JC's stamp is all over this. His smokey vocals and inspired mandolin, guitar and harmonica work. Angelina contributes some equally dusky tonsils. Either ghosting behind JC or like her heroine, the gin soaked Bessie Smith, singing about broken hearts and leaving trains. And to cap it all off there's the rhythm section, the ever surefooted double bass of Paul Armfield pulling out all the stops and Rupert Brown clattering over the switches. These guys really know how to rock and pull back and let it roll again.
It's all so seamless it sounds like it was cut live. And just like those classic live sessions in many fine pubs like the Travellers Joy in Northwood, the Spyglass Inn, Ventnor, The Wight Mouse at Chale, The Waverley in Carisbrooke or the Ryde Castle Hotel Sunday shows, Washboard Steve and Stevie James Gadd step up to add errm washboard and tea chest bass.

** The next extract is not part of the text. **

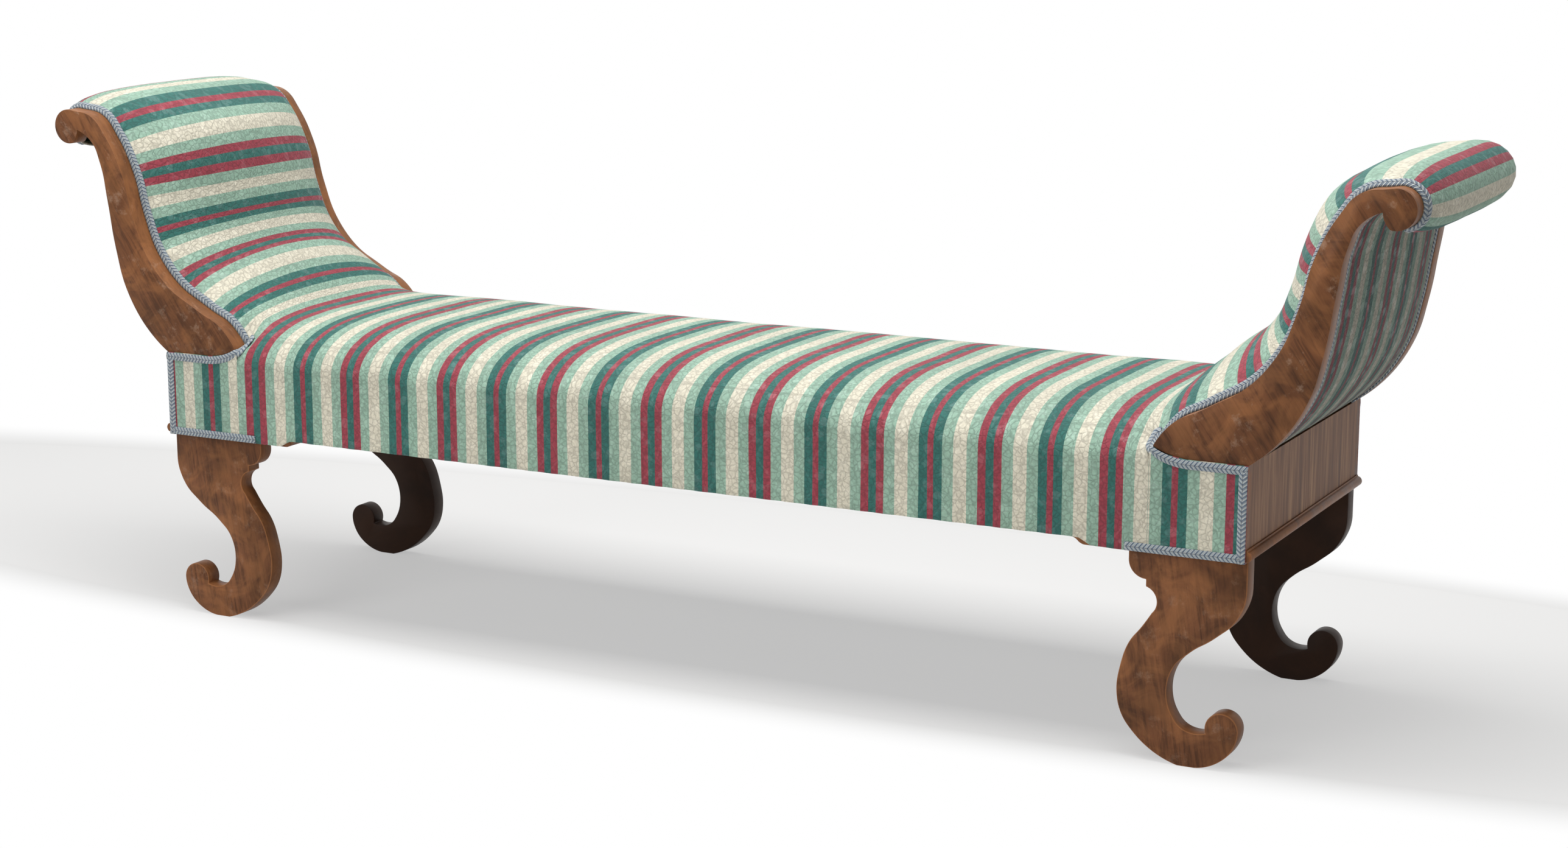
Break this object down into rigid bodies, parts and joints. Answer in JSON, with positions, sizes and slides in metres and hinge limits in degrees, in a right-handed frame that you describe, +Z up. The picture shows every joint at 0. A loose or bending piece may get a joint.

Pick a favourite track? The more I listen to this its more like sitting in a strawberry patch and trying to decide which one next. This flies all over the place.

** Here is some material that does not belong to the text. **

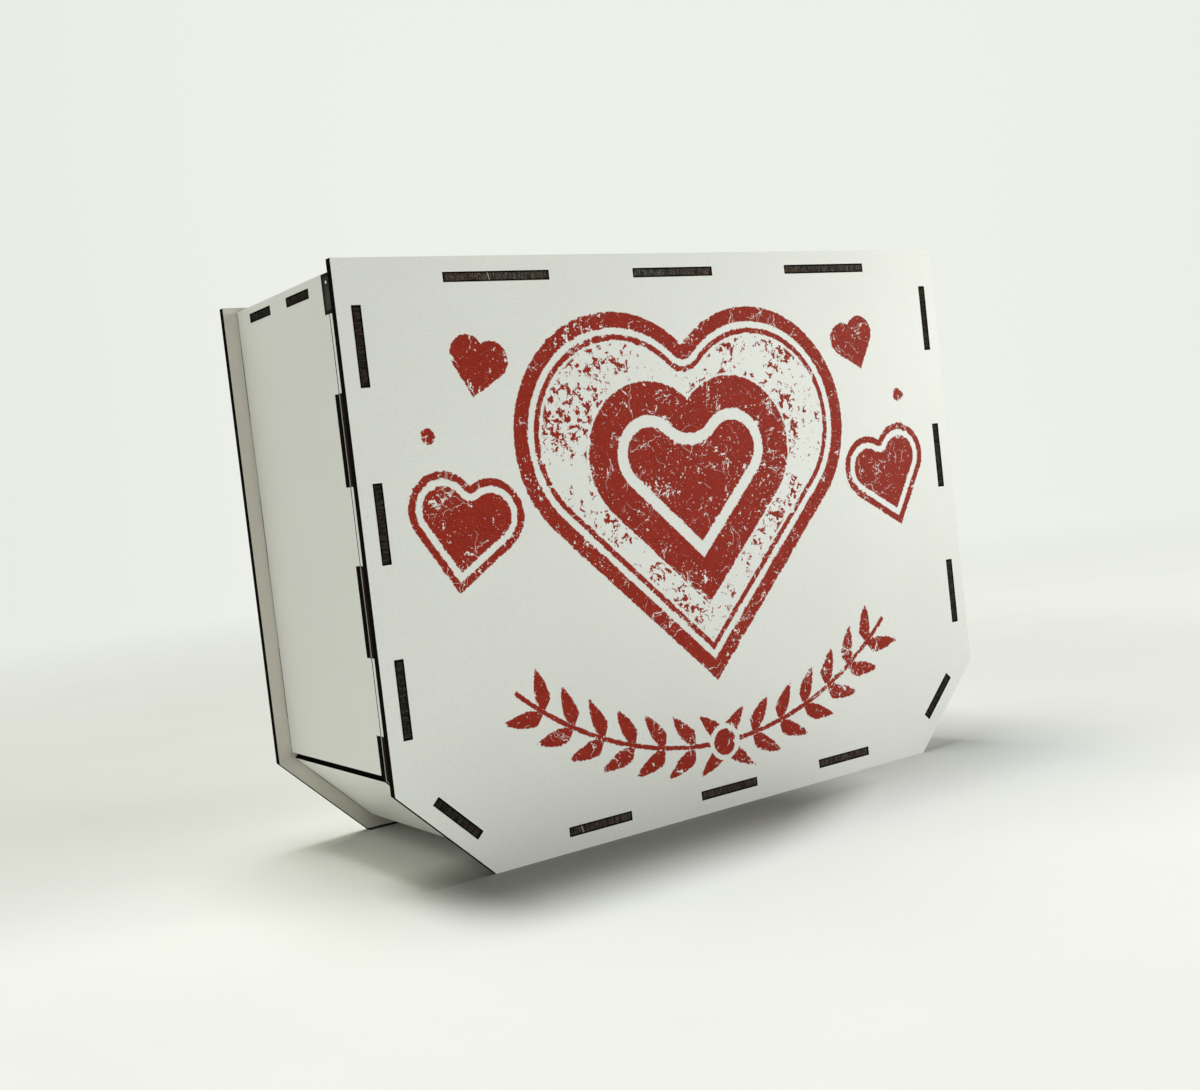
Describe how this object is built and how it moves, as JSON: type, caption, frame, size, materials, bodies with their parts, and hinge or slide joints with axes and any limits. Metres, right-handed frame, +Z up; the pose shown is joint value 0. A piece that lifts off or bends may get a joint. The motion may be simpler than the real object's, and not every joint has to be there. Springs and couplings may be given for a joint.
{
  "type": "storage chest",
  "caption": "Shallow storage chest of finger-jointed white hardboard with two cut corners and a hinged tray lid, standing on its plate edges.",
  "frame": {"origin": "middle of the footprint, on the surface the chest stands on", "axes": "+X to the right seen from the lid, along the hinge; -Y out of the lid's face, +Y out of the base plate; +Z up, towards the hinge"},
  "size_m": [0.25, 0.0976, 0.1918],
  "materials": {
    "white_board": "satin white laminate on hardboard, dark burnt edges",
    "printed_white_board": "satin white laminate with a worn red print, dark burnt edges",
    "bare_board": "bare brown hardboard, scorched by the cut",
    "red_ink": "dull red printing ink, worn",
    "steel_pin": "bright steel"
  },
  "bodies": {
    "body": {"base_plate": "white_board", "body_wall_left": "white_board", "body_wall_right": "white_board", "body_wall_top": "white_board", "body_wall_bottom": "white_board", "body_wall_corner_left": "white_board", "body_wall_corner_right": "white_board", "body_rim_frame": "white_board", "hinge_cheek_left": "bare_board", "hinge_cheek_right": "bare_board"},
    "lid": {"lid_plate": "printed_white_board", "lid_wall_left": "white_board", "lid_wall_right": "white_board", "lid_wall_top": "white_board", "lid_wall_bottom": "white_board", "lid_wall_corner_left": "white_board", "lid_wall_corner_right": "white_board", "lid_rim_frame": "white_board", "hinge_lug_left": "bare_board", "hinge_lug_right": "bare_board", "hinge_pin_left": "steel_pin", "hinge_pin_right": "steel_pin"}
  },
  "joints": [
    {"name": "lid_hinge", "type": "hinge", "parent": "body", "child": "lid", "pos_m": [0, -0.0332, 0.18715], "axis": [-1, 0, 0], "range_deg": [0, 125]}
  ]
}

The lope of the Ballad of Rod Garfield like a swaying kerosene lamp in a dark Mississippi night; JCs jangling guitar work on Hey Hey Hey pulled straight out of a Delta juke joint jitterbug; Honey Man like the the Hot Club of France with some glorious bass play from Paul Armfield and JC's running the scales down like that master himself Django Rheinhardt;
The rollicking
Pretty Girl with that thin stream of harmonica rising and falling through
it and more of that fine drumming and guitar picking;
The crash of chords that opens up Silver Locket before JC lays down the
sweetest little riff down and then the rhythm section and Angelina come rolling
in behind JC's lament to a former girlfriend. As a surefooted riff as you'll
hear anywhere. Superb stuff;
Back to the blues, and how, with Mean Old Women, laid down solid by the drums and bass before the slide and guitars come in as black as night; On Goin' Away Angelina's deep South call lulls you into this one before Rupert goes awol and kicks every tin can in sight and rattles the hell out of his kit. JC skitters strings all over this and Armfield holds the back line superbly;
Fired
up the CD rolls neatly into that well loved favourite of groovers at their gigs
Well Well Willy with Stevie James Gadd on tea chest bass and Washboard
Steve on hand, on washboard. This is a pearler, JC lays out his lines like a
hoe down dance caller;
Little Boat carries on where Well Well Willy left off, a breathless rush
of ringing guitar, Rupert's percussion rattling like a tinker's caravan and
JC and Angelina squeezing lines between the mayhem;
Angelina's gospel like Train A'Comin slowing it down, all beautifully understated, like some cool shade on a hot day; Show Some Kindness knocked my head off the first time I heard it, here on this CD. It begins like a haunted prairie ballad from one of my favourite Texas songwriters, simple evocative guitar intro before JC and Angelina's vocal pours in and Rupert Brown shakes some spot on tambourine and then you have to scrape me off the ceiling;
A song
like Dance When You're Living can only have come from the pen of John
Rufus Grimshaw, bucketfuls of JC's hallmark slide and guitar picking all over
this, superb back and forth vocals from JC and Angelina and the rhythm section
just rolls it sweet and fine. JC sings 'Moonlight melodies scored in Lover's
Lane, give me smokey bar rooms and a lot of heavy rain'
I'll drink to that.
Grab yourself a copy of this little gem from Big Paul in Ottakers, Newport for ten quid. Then go home, push back the furniture and come out dancing.